#### [TASK GOAL]
Reproduce the listing verbatim.

-- begin PROVIDED MATERIAL --

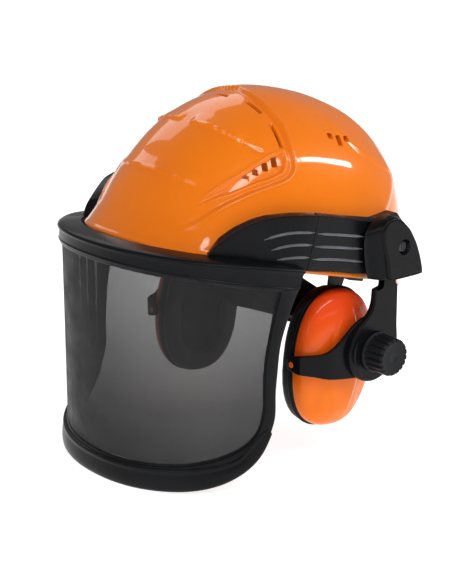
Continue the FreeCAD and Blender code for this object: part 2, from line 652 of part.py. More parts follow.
# ---------------------------------------------------------------- assembly
def build():
    parts = {}
    shell, inner_dome = make_shell()
    shell = tilted(shell)
    for y in SCREW_YS:
        shell = shell.cut(rod("x", -130.0, 130.0, 2.05, y, SCREW_Z))
    parts["shell"] = one(shell)
    parts["headband"] = tilted(make_headband())
    parts["sweatband"] = tilted(make_sweatband())
    parts["nape_strap"] = tilted(make_nape_strap())
    parts["nape_pad"] = tilted(make_nape_pad())
    parts["ratchet_housing"] = tilted(make_ratchet_housing())
    parts["ratchet_knob"] = tilted(make_ratchet_knob())
    parts["crown_strap_long"] = tilted(make_long_strap())
    parts["crown_strap_cross"] = tilted(make_cross_strap())
    parts["crown_pad"] = tilted(make_crown_pad())
    parts["strap_anchor_front"] = tilted(make_end_anchor(True, inner_dome))
    parts["strap_anchor_rear"] = tilted(make_end_anchor(False, inner_dome))
    parts["band_hanger_front"] = tilted(make_front_hanger())
    outer_dome = tilted(dome(PANEL_STEP))
    pairs = {
        "strap_anchor": tilted(make_side_anchor(inner_dome)),
        "band_hanger": tilted(make_hanger()),
        "side_bracket": make_bracket(outer_dome),
        "friction_washer": make_washer(),
        "pivot_screw": make_pivot_screw(),
        "muff_carrier": make_cap(),
        "swing_pin": make_hinge_pin(),
        "visor_arm_rear": make_arm_rear(),
        "visor_arm_front": make_arm_front(),
        "muff_arm": make_muff_arm(),
        "clamp_stud": make_stud(),
        "yoke": make_yoke(),
        "clamp_knob": make_knob(),
        "cup_shell": make_cup(),
        "cup_back_plate": make_back_plate(),
        "ear_cushion": make_cushion(),
        "cup_liner": make_liner(),
    }
    for name, shape in pairs.items():
        parts[name + "_left"] = shape
        parts[name + "_right"] = mirrored(shape)
    screws = [make_bracket_screw(y) for y in SCREW_YS]
    parts["bracket_screws"] = Part.makeCompound(screws + [mirrored(s) for s in screws])
    parts["visor_band"] = make_band()
    parts["visor_frame"] = make_frame()
    parts["visor_mesh"] = make_mesh()
    parts["chin_guard"] = make_chin_guard()
    return parts


os.makedirs("parts", exist_ok=True)
for part_name, part_shape in build().items():
    part_shape.exportStep("parts/" + part_name + ".step")
    size = part_shape.BoundBox
    print(part_name, len(part_shape.Solids), part_shape.isValid(), round(part_shape.Volume / 1000.0, 2),
          [round(v, 1) for v in (size.XMin, size.XMax, size.YMin, size.YMax, size.ZMin, size.ZMax)])
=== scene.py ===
"""Forestry helmet: the visual model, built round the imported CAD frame."""
import json
import math

import bmesh
import bpy
import numpy as np
from mathutils import Matrix, Vector
from mathutils.kdtree import KDTree


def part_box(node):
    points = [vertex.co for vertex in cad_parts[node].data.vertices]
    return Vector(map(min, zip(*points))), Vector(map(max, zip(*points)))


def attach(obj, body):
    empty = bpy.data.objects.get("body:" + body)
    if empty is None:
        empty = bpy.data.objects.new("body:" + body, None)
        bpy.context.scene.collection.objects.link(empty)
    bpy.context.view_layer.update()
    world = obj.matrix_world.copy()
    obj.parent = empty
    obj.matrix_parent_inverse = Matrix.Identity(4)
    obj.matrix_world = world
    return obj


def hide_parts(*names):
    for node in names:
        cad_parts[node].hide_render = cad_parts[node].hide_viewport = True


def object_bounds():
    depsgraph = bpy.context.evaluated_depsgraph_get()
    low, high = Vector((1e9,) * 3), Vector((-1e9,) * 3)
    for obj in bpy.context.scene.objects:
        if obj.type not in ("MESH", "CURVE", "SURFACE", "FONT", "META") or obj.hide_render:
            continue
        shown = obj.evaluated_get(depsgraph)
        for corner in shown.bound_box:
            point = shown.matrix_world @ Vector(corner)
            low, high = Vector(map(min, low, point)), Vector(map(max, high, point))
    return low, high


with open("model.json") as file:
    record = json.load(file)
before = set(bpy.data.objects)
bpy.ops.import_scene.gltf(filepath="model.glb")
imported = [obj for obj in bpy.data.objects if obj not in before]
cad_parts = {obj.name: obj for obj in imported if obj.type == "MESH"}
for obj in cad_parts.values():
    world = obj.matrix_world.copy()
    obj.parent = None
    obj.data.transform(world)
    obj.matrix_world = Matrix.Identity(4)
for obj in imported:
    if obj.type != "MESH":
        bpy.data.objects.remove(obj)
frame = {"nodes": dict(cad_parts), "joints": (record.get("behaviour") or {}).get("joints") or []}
CAD_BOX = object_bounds()

# ------------------------------------------------------------------ driving sizes, mm
# x is the wearer's left, -y the front, +z up.
MM = 0.001


def box_mm(node):
    low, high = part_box(node)
    return np.array(low) / MM, np.array(high) / MM


JOINT = {joint["name"]: joint for joint in frame["joints"]}
PIVOT = np.array(JOINT["visor_lift"]["pos_m"]) / MM
SWING = np.array(JOINT["muff_swing_left"]["pos_m"]) / MM
STUD = np.array(JOINT["yoke_turn_left"]["pos_m"]) / MM
TILT_AXIS = JOINT["nape_slide"]["axis"]
TILT_COS = TILT_AXIS[1]
TILT_SIN = TILT_AXIS[2]

BAND_LOW, BAND_HIGH = box_mm("visor_band")
VISOR_W = BAND_HIGH[0]
VISOR_FRONT = BAND_LOW[1]
VISOR_REAR = -30.0
VISOR_POWER = 2.15
KNOB_LOW, KNOB_HIGH = box_mm("clamp_knob_left")
CUP_Y = 22.0
CUP_Z = -80.0
CUP_LEAN = math.radians(-6.0)
CUP_POWER = 2.4
BAND_W = 73.0             # half width of the headband
CROSS_Y = 49.0            # station of the cross strap


# ------------------------------------------------------------------ curves and outlines
def spline(points, count=None, pitch=None):
    """Natural cubic through the points, resampled evenly."""
    p = np.asarray(points, float)
    t = np.concatenate([[0.0], np.cumsum(np.linalg.norm(np.diff(p, axis=0), axis=1))])
    n = len(p)
    h = np.diff(t)
    a = np.eye(n)
    b = np.zeros_like(p)
    for i in range(1, n - 1):
        a[i, i - 1:i + 2] = h[i - 1], 2 * (h[i - 1] + h[i]), h[i]
        b[i] = 6 * ((p[i + 1] - p[i]) / h[i] - (p[i] - p[i - 1]) / h[i - 1])
    m = np.linalg.solve(a, b)
    if pitch:
        count = max(2, int(t[-1] / pitch) + 1)
    u = np.linspace(0, t[-1], count)
    k = np.clip(np.searchsorted(t, u, side="right") - 1, 0, n - 2)
    hk = h[k][:, None]
    r = (t[k + 1] - u)[:, None]
    q = (u - t[k])[:, None]
    return (m[k] * r ** 3 / (6 * hk) + m[k + 1] * q ** 3 / (6 * hk)
            + (p[k] / hk - m[k] * hk / 6) * r + (p[k + 1] / hk - m[k + 1] * hk / 6) * q)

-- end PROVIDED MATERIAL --

#### [COMPLETE OUTPUT]
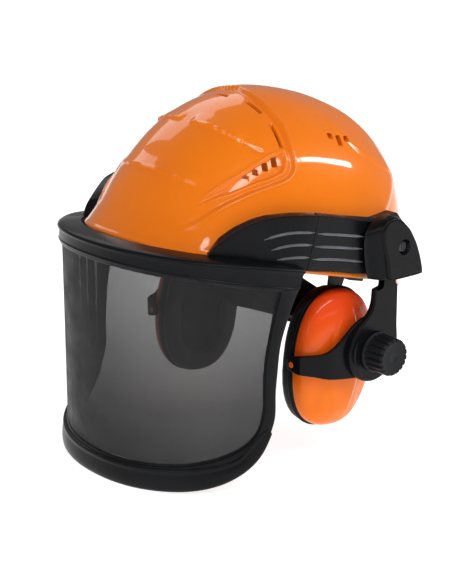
Continue the FreeCAD and Blender code for this object: part 2, from line 652 of part.py. More parts follow.
# ---------------------------------------------------------------- assembly
def build():
    parts = {}
    shell, inner_dome = make_shell()
    shell = tilted(shell)
    for y in SCREW_YS:
        shell = shell.cut(rod("x", -130.0, 130.0, 2.05, y, SCREW_Z))
    parts["shell"] = one(shell)
    parts["headband"] = tilted(make_headband())
    parts["sweatband"] = tilted(make_sweatband())
    parts["nape_strap"] = tilted(make_nape_strap())
    parts["nape_pad"] = tilted(make_nape_pad())
    parts["ratchet_housing"] = tilted(make_ratchet_housing())
    parts["ratchet_knob"] = tilted(make_ratchet_knob())
    parts["crown_strap_long"] = tilted(make_long_strap())
    parts["crown_strap_cross"] = tilted(make_cross_strap())
    parts["crown_pad"] = tilted(make_crown_pad())
    parts["strap_anchor_front"] = tilted(make_end_anchor(True, inner_dome))
    parts["strap_anchor_rear"] = tilted(make_end_anchor(False, inner_dome))
    parts["band_hanger_front"] = tilted(make_front_hanger())
    outer_dome = tilted(dome(PANEL_STEP))
    pairs = {
        "strap_anchor": tilted(make_side_anchor(inner_dome)),
        "band_hanger": tilted(make_hanger()),
        "side_bracket": make_bracket(outer_dome),
        "friction_washer": make_washer(),
        "pivot_screw": make_pivot_screw(),
        "muff_carrier": make_cap(),
        "swing_pin": make_hinge_pin(),
        "visor_arm_rear": make_arm_rear(),
        "visor_arm_front": make_arm_front(),
        "muff_arm": make_muff_arm(),
        "clamp_stud": make_stud(),
        "yoke": make_yoke(),
        "clamp_knob": make_knob(),
        "cup_shell": make_cup(),
        "cup_back_plate": make_back_plate(),
        "ear_cushion": make_cushion(),
        "cup_liner": make_liner(),
    }
    for name, shape in pairs.items():
        parts[name + "_left"] = shape
        parts[name + "_right"] = mirrored(shape)
    screws = [make_bracket_screw(y) for y in SCREW_YS]
    parts["bracket_screws"] = Part.makeCompound(screws + [mirrored(s) for s in screws])
    parts["visor_band"] = make_band()
    parts["visor_frame"] = make_frame()
    parts["visor_mesh"] = make_mesh()
    parts["chin_guard"] = make_chin_guard()
    return parts


os.makedirs("parts", exist_ok=True)
for part_name, part_shape in build().items():
    part_shape.exportStep("parts/" + part_name + ".step")
    size = part_shape.BoundBox
    print(part_name, len(part_shape.Solids), part_shape.isValid(), round(part_shape.Volume / 1000.0, 2),
          [round(v, 1) for v in (size.XMin, size.XMax, size.YMin, size.YMax, size.ZMin, size.ZMax)])
=== scene.py ===
"""Forestry helmet: the visual model, built round the imported CAD frame."""
import json
import math

import bmesh
import bpy
import numpy as np
from mathutils import Matrix, Vector
from mathutils.kdtree import KDTree


def part_box(node):
    points = [vertex.co for vertex in cad_parts[node].data.vertices]
    return Vector(map(min, zip(*points))), Vector(map(max, zip(*points)))


def attach(obj, body):
    empty = bpy.data.objects.get("body:" + body)
    if empty is None:
        empty = bpy.data.objects.new("body:" + body, None)
        bpy.context.scene.collection.objects.link(empty)
    bpy.context.view_layer.update()
    world = obj.matrix_world.copy()
    obj.parent = empty
    obj.matrix_parent_inverse = Matrix.Identity(4)
    obj.matrix_world = world
    return obj


def hide_parts(*names):
    for node in names:
        cad_parts[node].hide_render = cad_parts[node].hide_viewport = True


def object_bounds():
    depsgraph = bpy.context.evaluated_depsgraph_get()
    low, high = Vector((1e9,) * 3), Vector((-1e9,) * 3)
    for obj in bpy.context.scene.objects:
        if obj.type not in ("MESH", "CURVE", "SURFACE", "FONT", "META") or obj.hide_render:
            continue
        shown = obj.evaluated_get(depsgraph)
        for corner in shown.bound_box:
            point = shown.matrix_world @ Vector(corner)
            low, high = Vector(map(min, low, point)), Vector(map(max, high, point))
    return low, high


with open("model.json") as file:
    record = json.load(file)
before = set(bpy.data.objects)
bpy.ops.import_scene.gltf(filepath="model.glb")
imported = [obj for obj in bpy.data.objects if obj not in before]
cad_parts = {obj.name: obj for obj in imported if obj.type == "MESH"}
for obj in cad_parts.values():
    world = obj.matrix_world.copy()
    obj.parent = None
    obj.data.transform(world)
    obj.matrix_world = Matrix.Identity(4)
for obj in imported:
    if obj.type != "MESH":
        bpy.data.objects.remove(obj)
frame = {"nodes": dict(cad_parts), "joints": (record.get("behaviour") or {}).get("joints") or []}
CAD_BOX = object_bounds()

# ------------------------------------------------------------------ driving sizes, mm
# x is the wearer's left, -y the front, +z up.
MM = 0.001


def box_mm(node):
    low, high = part_box(node)
    return np.array(low) / MM, np.array(high) / MM


JOINT = {joint["name"]: joint for joint in frame["joints"]}
PIVOT = np.array(JOINT["visor_lift"]["pos_m"]) / MM
SWING = np.array(JOINT["muff_swing_left"]["pos_m"]) / MM
STUD = np.array(JOINT["yoke_turn_left"]["pos_m"]) / MM
TILT_AXIS = JOINT["nape_slide"]["axis"]
TILT_COS = TILT_AXIS[1]
TILT_SIN = TILT_AXIS[2]

BAND_LOW, BAND_HIGH = box_mm("visor_band")
VISOR_W = BAND_HIGH[0]
VISOR_FRONT = BAND_LOW[1]
VISOR_REAR = -30.0
VISOR_POWER = 2.15
KNOB_LOW, KNOB_HIGH = box_mm("clamp_knob_left")
CUP_Y = 22.0
CUP_Z = -80.0
CUP_LEAN = math.radians(-6.0)
CUP_POWER = 2.4
BAND_W = 73.0             # half width of the headband
CROSS_Y = 49.0            # station of the cross strap


# ------------------------------------------------------------------ curves and outlines
def spline(points, count=None, pitch=None):
    """Natural cubic through the points, resampled evenly."""
    p = np.asarray(points, float)
    t = np.concatenate([[0.0], np.cumsum(np.linalg.norm(np.diff(p, axis=0), axis=1))])
    n = len(p)
    h = np.diff(t)
    a = np.eye(n)
    b = np.zeros_like(p)
    for i in range(1, n - 1):
        a[i, i - 1:i + 2] = h[i - 1], 2 * (h[i - 1] + h[i]), h[i]
        b[i] = 6 * ((p[i + 1] - p[i]) / h[i] - (p[i] - p[i - 1]) / h[i - 1])
    m = np.linalg.solve(a, b)
    if pitch:
        count = max(2, int(t[-1] / pitch) + 1)
    u = np.linspace(0, t[-1], count)
    k = np.clip(np.searchsorted(t, u, side="right") - 1, 0, n - 2)
    hk = h[k][:, None]
    r = (t[k + 1] - u)[:, None]
    q = (u - t[k])[:, None]
    return (m[k] * r ** 3 / (6 * hk) + m[k + 1] * q ** 3 / (6 * hk)
            + (p[k] / hk - m[k] * hk / 6) * r + (p[k + 1] / hk - m[k + 1] * hk / 6) * q)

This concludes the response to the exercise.